An ever increasing number of business applications are becoming ‘location aware’. For example, sending only the most relevant promotions to the mobile device of a user walking into a retail store has a much higher chance of capturing the user’s attention and generating a sale. Recognizing this trend, SAP Big Data architecture includes a spatial data processing engine to support location aware business applications. For similar reasons, inherent capabilities for text, media, and social data processing are also included.
SAP Big Data architecture supports complex event processing throughout the entire stack. Event streams (e.g. sensor data, update from capital markets) are not just an additional source of Big Data, and they also require sophisticated processing of events such as processing (e.g. ETL) and analytics on the fly.

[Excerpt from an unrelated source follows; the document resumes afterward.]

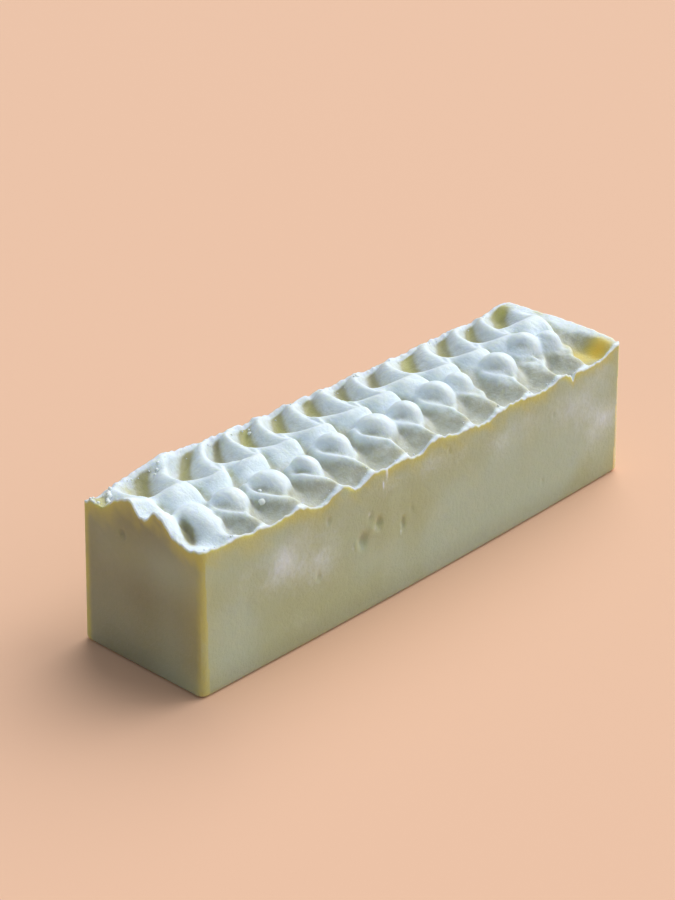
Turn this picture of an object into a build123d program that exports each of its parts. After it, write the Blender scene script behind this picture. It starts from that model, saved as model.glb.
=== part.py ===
"""An uncut loaf of handmade soap: one cast block, its open top worked with a spoon."""
from build123d import *
import os
from math import ceil, cos, pi, sin

# Driving dimensions, millimetres.  X runs along the loaf, Y across it, Z up.
# The origin is the middle of the base.
BASE_LENGTH = 254.0
BASE_WIDTH = 65.1       # at the ends of the long sides
RIM_HEIGHT = 61.9       # where the straight sides meet the worked top
END_LEAN = 1.95         # each end leans in by this much from base to rim
SIDE_LEAN = 0.55        # each long side leans in by this much from base to rim
BASE_BOW = 1.6          # the long sides bulge outward at mid-length, at the base
RIM_BOW = 0.9           # and at the rim
CORNER_RADIUS = 3.0     # upright corners
BASE_EDGE_RADIUS = 2.0  # edge round the base

# The worked top: one row of spoon strokes across the loaf, each leaving a wave whose
# steep side faces +X.  Between two waves a trough runs from rim to rim, deepest near them.
CROWN = 6.8             # the wave crests stand this far above the rim on the centre line
STROKE_PITCH = 19.4
LAST_CREST = 25.0       # from the last crest's foot, at the near rim, to the +X end
CENTRE_HOLLOW = 2.6     # depth of a trough on the centre line
NEAR_HOLLOW = 4.0       # extra depth of a trough near the -Y rim
FAR_HOLLOW = 5.0        # and near the +Y rim
HOLLOW_INSET = 8.5      # the deepest places lie this far in from the rims
HOLLOW_SPREAD = 7.0     # half-width of a deep place, across the loaf
CREST_LEAN = 3.0        # a crest runs this far towards +X from a rim to the centre, evenly,
CREST_SWEEP = 6.9       # and this much more of it close to the rim
WAVE_TILT = 0.8         # 0 is an even wave, 1 has a nearly upright side
WAVE_PINCH = 0.25       # narrows the crests against the troughs
CREST_DRIFT = 0.4       # the crests rise and fall by this much along the loaf
DRIFT_LENGTH = 107.0    # over this length
END_LIP = 7.0           # the waves die out into a flat lip this wide at the +X end
END_CROWN = 2.4         # crown left on that lip

# The grid of points that carries the surface of the top.
GRID_STEP = 2.0
GRID_MARGIN = 3.0       # how far the surface overshoots the block
GRID_TOLERANCE = 0.05

RIM_LENGTH = BASE_LENGTH - 2 * END_LEAN
RIM_WIDTH = BASE_WIDTH - 2 * SIDE_LEAN
BLOCK_TOP = RIM_HEIGHT + CROWN + CREST_DRIFT + GRID_MARGIN


def ease(value):
    """Go smoothly from 0 to 1 as value goes from 0 to 1, and stay there."""
    value = min(max(value, 0.0), 1.0)
    return value * value * (3.0 - 2.0 * value)


def trough_depth(y, rim_y):
    """Depth of a trough below its crests at y, with the rims at plus and minus rim_y."""
    near = (y + rim_y - HOLLOW_INSET) / HOLLOW_SPREAD
    far = (rim_y - HOLLOW_INSET - y) / HOLLOW_SPREAD
    return CENTRE_HOLLOW + NEAR_HOLLOW / (1.0 + near**4) + FAR_HOLLOW / (1.0 + far**4)


def wave(x, across):
    """0 on a crest and 1 in a trough; across goes from -1 at the near rim to 1 at the far one."""
    foot = BASE_LENGTH / 2 - LAST_CREST
    lean = CREST_LEAN * (1.0 + across) + CREST_SWEEP * (1.0 + across**3)
    angle = 2.0 * pi * (x - foot - lean) / STROKE_PITCH
    skewed = angle + WAVE_TILT * (1.0 - cos(angle)) + WAVE_PINCH * sin(angle)
    return (1.0 - cos(skewed)) / 2.0


def top_height(x, y):
    """Height of the worked top above the base."""
    rim_y = RIM_WIDTH / 2 + RIM_BOW
    across = y / rim_y
    open_top = ease((RIM_LENGTH / 2 - x) / END_LIP - 0.4)   # 0 on the end lip
    crown = END_CROWN + (CROWN - END_CROWN) * open_top
    drift = CREST_DRIFT * sin(2.0 * pi * x / DRIFT_LENGTH) * open_top
    crest = RIM_HEIGHT + crown * (1.0 - across**2) + drift
    return crest - trough_depth(y, rim_y) * wave(x, across) * open_top


def outline(length, width, bow):
    """The loaf's plan: straight ends, long sides bowed outward, rounded corners."""
    end_x = length / 2
    side_y = width / 2
    with BuildSketch() as plan:
        with BuildLine():
            ThreePointArc((-end_x, -side_y), (0, -side_y - bow), (end_x, -side_y))
            Line((end_x, -side_y), (end_x, side_y))
            ThreePointArc((end_x, side_y), (0, side_y + bow), (-end_x, side_y))
            Line((-end_x, side_y), (-end_x, -side_y))
        make_face()
        fillet(plan.vertices(), CORNER_RADIUS)
    return plan.sketch


def worked_top():
    """One smooth surface over the whole block, through the waves left by the spoon."""
    reach_x = BASE_LENGTH / 2 + GRID_MARGIN
    reach_y = BASE_WIDTH / 2 + BASE_BOW + GRID_MARGIN
    steps_x = ceil(2 * reach_x / GRID_STEP)
    steps_y = ceil(2 * reach_y / GRID_STEP)
    points = []
    for column in range(steps_x + 1):
        x = -reach_x + 2 * reach_x * column / steps_x
        heights = []
        for row in range(steps_y + 1):
            y = -reach_y + 2 * reach_y * row / steps_y
            heights.append(Vector(x, y, top_height(x, y)))
        points.append(heights)
    return Face.make_surface_from_array_of_points(points, tol=GRID_TOLERANCE, min_deg=3, max_deg=3)


# The sides keep their slope up to the top of the uncut block.
slope = BLOCK_TOP / RIM_HEIGHT
block_length = BASE_LENGTH - 2 * END_LEAN * slope
block_width = BASE_WIDTH - 2 * SIDE_LEAN * slope
block_bow = BASE_BOW + (RIM_BOW - BASE_BOW) * slope

base_outline = outline(BASE_LENGTH, BASE_WIDTH, BASE_BOW)
block_outline = outline(block_length, block_width, block_bow)
top_surface = worked_top()

with BuildPart() as soap_loaf:
    with BuildSketch(Plane.XY):
        add(base_outline)
    with BuildSketch(Plane.XY.offset(BLOCK_TOP)):
        add(block_outline)
    loft(ruled=True)
    fillet(soap_loaf.faces().sort_by(Axis.Z)[0].edges(), BASE_EDGE_RADIUS)
    split(bisect_by=top_surface, keep=Keep.BOTTOM)

soap_loaf.part.label = "soap_loaf"

os.makedirs("parts", exist_ok=True)
export_step(soap_loaf.part, "parts/soap_loaf.step")

size = soap_loaf.part.bounding_box().size
print(f"size {size.X:.1f} x {size.Y:.1f} x {size.Z:.1f} mm, volume {soap_loaf.part.volume:.0f} mm3")
print("valid:", soap_loaf.part.is_valid)
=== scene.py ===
"""The look of a loaf of handmade soap: its spoon-worked, ash-whitened top and its translucent body."""
import math

import bmesh
import bpy
import numpy as np
from mathutils import Matrix, Vector


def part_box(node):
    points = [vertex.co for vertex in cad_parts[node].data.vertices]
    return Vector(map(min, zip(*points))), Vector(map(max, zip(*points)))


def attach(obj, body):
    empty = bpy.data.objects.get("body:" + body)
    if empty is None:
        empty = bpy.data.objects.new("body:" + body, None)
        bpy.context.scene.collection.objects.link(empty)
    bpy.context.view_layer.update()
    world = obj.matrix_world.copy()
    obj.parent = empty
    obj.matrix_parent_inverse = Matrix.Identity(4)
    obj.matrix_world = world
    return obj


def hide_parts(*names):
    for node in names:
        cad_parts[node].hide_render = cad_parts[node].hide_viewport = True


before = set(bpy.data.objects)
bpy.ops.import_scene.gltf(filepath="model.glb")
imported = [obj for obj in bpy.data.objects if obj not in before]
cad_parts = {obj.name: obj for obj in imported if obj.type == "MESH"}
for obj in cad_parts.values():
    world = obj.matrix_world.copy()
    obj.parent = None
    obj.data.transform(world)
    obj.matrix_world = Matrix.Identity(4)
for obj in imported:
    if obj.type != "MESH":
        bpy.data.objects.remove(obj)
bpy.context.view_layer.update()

MM = 0.001

# ---------------------------------------------------------------- the loaf's own sizes, in mm

LOW, HIGH = (np.array(corner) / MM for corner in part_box("soap_loaf"))
BASE_LENGTH = HIGH[0] - LOW[0]
BASE_BOW = 1.6          # the long sides bulge outward at mid-length
RIM_BOW = 0.9
BASE_WIDTH = HIGH[1] - LOW[1] - 2 * BASE_BOW
END_LEAN = 1.95         # the ends and sides lean in by this much from base to rim
SIDE_LEAN = 0.55
RIM_HEIGHT = 61.9
CORNER_RADIUS = 3.0
BASE_EDGE_RADIUS = 2.0
RIM_LENGTH = BASE_LENGTH - 2 * END_LEAN
RIM_WIDTH = BASE_WIDTH - 2 * SIDE_LEAN

# ---------------------------------------------------------------- the spoon strokes

# Where each crest lies along X, at five places across the loaf: the near rim, the near
# row's rounded heads, the middle, the far hollows' near ends, and the far rim.
CREST_Y = (-32.5, -12.0, 0.0, 12.0, 32.5)
ROW_EDGE = CREST_Y[-1]  # the rows across the loaf run from -ROW_EDGE to ROW_EDGE
CRESTS = (
    (-146, -137, -135, -133, -129),
    (-126, -118, -116, -114, -111),
    (-105, -100, -97, -95, -82),
    (-91, -87, -80, -75, -61),
    (-71, -66, -61, -57, -50),
    (-51, -47, -43, -41, -31),
    (-33, -26, -24, -21, -13),
    (-13, -5, -3, -1, 5),
    (6, 13, 14, 15, 25),
    (26, 34, 33, 36, 44),
    (45, 49, 52, 58, 70),
    (64, 72, 72, 78, 90),
    (83, 93, 93, 96, 107),
    (102, 109, 113, 118, 129),
    (124, 131, 134, 138, 147),
)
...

SAP Big Data architecture is also extensible to enable customers to utilize low cost data storage and low level data processing solutions such as Hadoop. By extending the SAP HANA platform for Big Data with Hadoop, customers can bring the benefits of real time processing to data in Hadoop systems. Scenarios for extracting high value data from Hadoop as well as federating the data processing of data in SAP HANA with Hadoop / Hive computational engines into a single SQL query are fully supported.
SAP Big Data architecture enables applying common concerns such as modeling, lifecycle management, landscape management, security, etc, across the various native and integrated components of the platform.
In summary, SAP Big Data architecture takes full advantage of the SAP HANA platform to create an environment that will enable enterprises to take full advantage of Big Data in ways that will fundamentally transform their business.